2021 yılında Alakarga Yayınları’ndan çıkan ‘Sonra Hayat’, Onur Çalı’nın ilk deneme kitabı. Yayımlanmış dört öykü kitabı olan Çalı’nın, bir deneme kitabıyla okurların karşısına çıkması doğrusunu söylemek gerekirse beni hiç şaşırtmadı. Hatta biraz geç kalmış bir kitap olarak gördüm. Çünkü 2015’den beri Parşömen’de yayınlanan ‘Dünlük’ başlıklı denemelerinin sıkı bir takipçisiyim. Çalı’nın, ‘Sonra Hayat’ dosyasıyla 2020 Vedat Günyol Genç Deneme Yazarı Ödülü’nü kazanmış olması tahminimce deneme kitabının basılmasının önünü açtı. Edebiyat ödüllerinin tüm olumsuz yanları bir kenara bırakılırsa böylesi olumlu yanlarının da olduğu göz ardı edilemez.
Onur Çalı, kitapta yer alan ilk denemede Şilili yazar Alejandro Zambra’dan bir alıntı yapmış: “Okumak yüzünü kapamaktır. Yazmaksa yüzünü göstermek.” (syf. 9) Yazarlar roman, öykü gibi edebi türlerde kalem oynatırken, gerçek yüzlerini kurgu perdesinin arkasında gizleyebilir. Kurgu ile otobiyografik öğeler birbirine o kadar karışır ki, ikisini birbirinden ayırt etmek samanlıkta iğne aramaya benzer. Ancak deneme öyle benzersiz bir türdür ki, okurla yazar sanki yüz yüzeymiş gibidir. Çalı’nın denemelerini okurken beğendiğim öykülerin yazarını daha yakından tanıma şansına eriştiğimi hissettim.

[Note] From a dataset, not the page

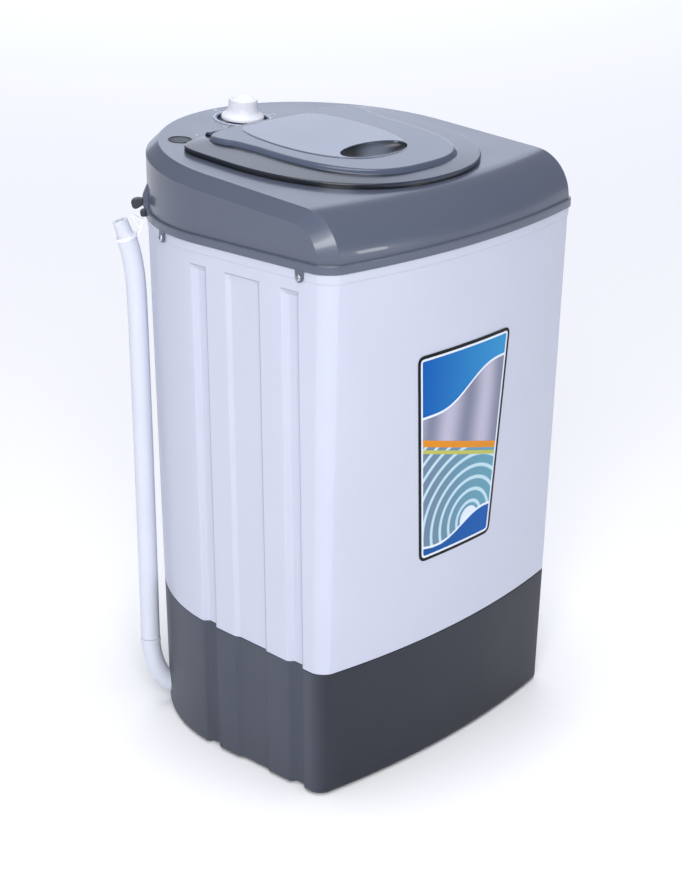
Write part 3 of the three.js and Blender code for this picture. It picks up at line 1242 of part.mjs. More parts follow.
function makeHose() {
  const points = outside(HOSE_ROUTE);
  add('drain_hose', tube(points, DRAIN_RADIUS, 14, { sides: 12, bore: DRAIN_BORE }), HOSE_PLASTIC);
  const end = points.at(-1).clone();
  const along = end.clone().sub(points.at(-2)).normalize();
  const profile = [
    [CUFF_BORE, -CUFF_TAIL], [CUFF_TAIL_RADIUS, -CUFF_TAIL], [CUFF_TAIL_RADIUS, SEAT_GAP],
    [CUFF_COLLAR, SEAT_GAP], [CUFF_COLLAR, 4], [CUFF_RADIUS, 5], [CUFF_RADIUS - 0.5, CUFF_LENGTH],
    [CUFF_BORE, CUFF_LENGTH], [CUFF_BORE, -CUFF_TAIL],
  ];
  const cuff = turned(profile, { sides: 12 });
  cuff.applyQuaternion(new THREE.Quaternion().setFromUnitVectors(new THREE.Vector3(0, 0, 1), along));
  add('hose_cuff', cuff.translate(end.x, end.y, end.z), HOSE_PLASTIC);
}

function makeHanger() {
  const points = outside(HOSE_ROUTE);
  const end = points.at(-1).clone();
  const along = end.clone().sub(points.at(-2)).normalize();
  const inner = CUFF_COLLAR + SEAT_GAP;
  const band = ring(inner, inner + 1.8, SEAT_GAP, 3.7, { sides: 12 });
  band.applyQuaternion(new THREE.Quaternion().setFromUnitVectors(new THREE.Vector3(0, 0, 1), along));
  band.translate(end.x, end.y, end.z);
  const strap = hookPlate(HANGER_STRAP, HANGER_WIDTH);
  const loop = cut(hookPlate(HANGER_LOOP, HANGER_WIDTH), hookPlate(HANGER_HOLE, HANGER_WIDTH + 2));
  add('hose_hanger', join(band, strap, loop), WHITE_PLASTIC);
}

// ---------------------------------------------------------------- assembly

makeBase();
makeFeet();
makeGland();
makeCabinet();
makeLabel();
makeTub();
makeBellows();
makeBasket();
makeBalanceRing();
makeDriveLine();
makeMotor();
makeCarrier();
makeDampers();
makeBrake();
makeCable();
makeCapacitor();
makeCover();
makeCoverScrews();
makeLid();
makeHingePins();
makeTimer();
makeKnob();
makeInlet();
makeLidSwitch();
makeSumpHose();
makeClamps();
makeElbow();
makeHose();
makeHanger();

export default dryer;
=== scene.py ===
"""Looks of a laundry spin dryer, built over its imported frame.

Sizes are in millimetres and become metres when a point is placed. Heights are above the
floor, the bulged front faces -Y, and the drain hose stands at the back left.
"""
import json
import math
from functools import partial

import bmesh
import bpy
from bpy.props import FloatProperty, FloatVectorProperty, PointerProperty
from mathutils import Matrix, Vector


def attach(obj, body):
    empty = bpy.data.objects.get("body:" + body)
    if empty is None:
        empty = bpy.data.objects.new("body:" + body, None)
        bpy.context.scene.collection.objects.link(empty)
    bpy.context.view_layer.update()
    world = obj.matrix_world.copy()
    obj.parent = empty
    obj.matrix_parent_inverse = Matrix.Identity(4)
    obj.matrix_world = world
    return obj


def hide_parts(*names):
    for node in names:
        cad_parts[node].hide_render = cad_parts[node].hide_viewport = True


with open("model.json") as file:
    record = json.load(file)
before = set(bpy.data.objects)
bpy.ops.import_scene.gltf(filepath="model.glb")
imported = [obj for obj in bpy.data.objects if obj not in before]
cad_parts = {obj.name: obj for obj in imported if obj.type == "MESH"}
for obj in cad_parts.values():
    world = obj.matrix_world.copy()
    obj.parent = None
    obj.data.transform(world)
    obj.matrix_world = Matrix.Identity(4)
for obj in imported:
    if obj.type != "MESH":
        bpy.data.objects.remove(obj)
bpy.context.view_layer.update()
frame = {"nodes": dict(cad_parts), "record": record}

bl_info = {
    "name": "Laundry spin dryer",
    "version": (1, 0, 0),
    "blender": (4, 5, 0),
    "location": "View3D > Sidebar > Spin dryer",
    "description": "Builds a laundry spin dryer's casing, lid, dial, basket and drain hose",
    "category": "Add Mesh",
}

MM = 0.001

# Casing outline at the floor and at the rim
WIDTH = (370.6, 379.4)
FRONT_EDGE_Y = (-152, -169.8)
BULGE = (18, 23.6)
CORNER = (14, 19.5)
BACK_Y = (1.5, 4.3)
SKIRT_Z, RIM_BOTTOM, RIM_TOP, CABINET_TOP = 3, 563.6, 572.5, 566.5
FLUTES = ((-131, -108, 6), (-79, -32, 3), (-5, 17, 6))
FLUTE_FRONT, FLUTE_BACK = 2.7, 7.2
FLUTE_TOP, FLUTE_RUNOUT = 541, 7
JOINT_HEIGHT, JOINT_SLOPE = 147.5, 0.036
WALL, BAND_HEIGHT = 3, 13
CORNER_FLAT = 0.3         # how far a front corner's arc is drawn to its chord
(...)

Sıkı bir öykü yazarı olan Onur Çalı’nın denemelerinde öykücülükten, yazarlıktan bahsetmemesi imkânsız değil mi? ‘Oyuna Devam’ yazısında şunları dile getiriyor: “Aslında yazmayınca değil, yazdıklarımızı yayımlatamayınca, okura ulaşamayınca deli oluruz.” (syf. 66) Yazma illetine bulaşmış tüm insanlar aynı dertten muzdarip. Cebi dolu, arkası sağlam veya oldukça şanslı bir avuç yazarı dışarıda bırakalım; yazıp çizen insanların çoğunun en büyük sorunu yazmak değil yazdıklarını yayımlatmak ve sonrasında okura ulaştırmaktır. Yazmak çok keyiflidir, ancak yayımlatmak bir o kadar keyifsiz.
Aynı yazıda Çalı, edebiyatçılardan bahsederken şunları ekler: “Oyun oynamayı sever, oynadığı oyunları diğerleri de görsün, onlar da oynasın, onlar da keyif alsın ister.” Öykü, roman, şiir, deneme sonuçta okurlar için yazılır. Her metin bir oyuna davettir. Edebiyatçı kurduğu oyunun birçok kişi tarafından keyifle oynandığına şahit oldukça mutlu olur; tam aksine oynadığı oyunda yalnız kaldıkça umutsuzluğa kapılır.
Onur Çalı, öykü ve denemeleriyle okuru kaliteli oyunlara çağırıyor. Davete icabet etmek gerekir, değil mi?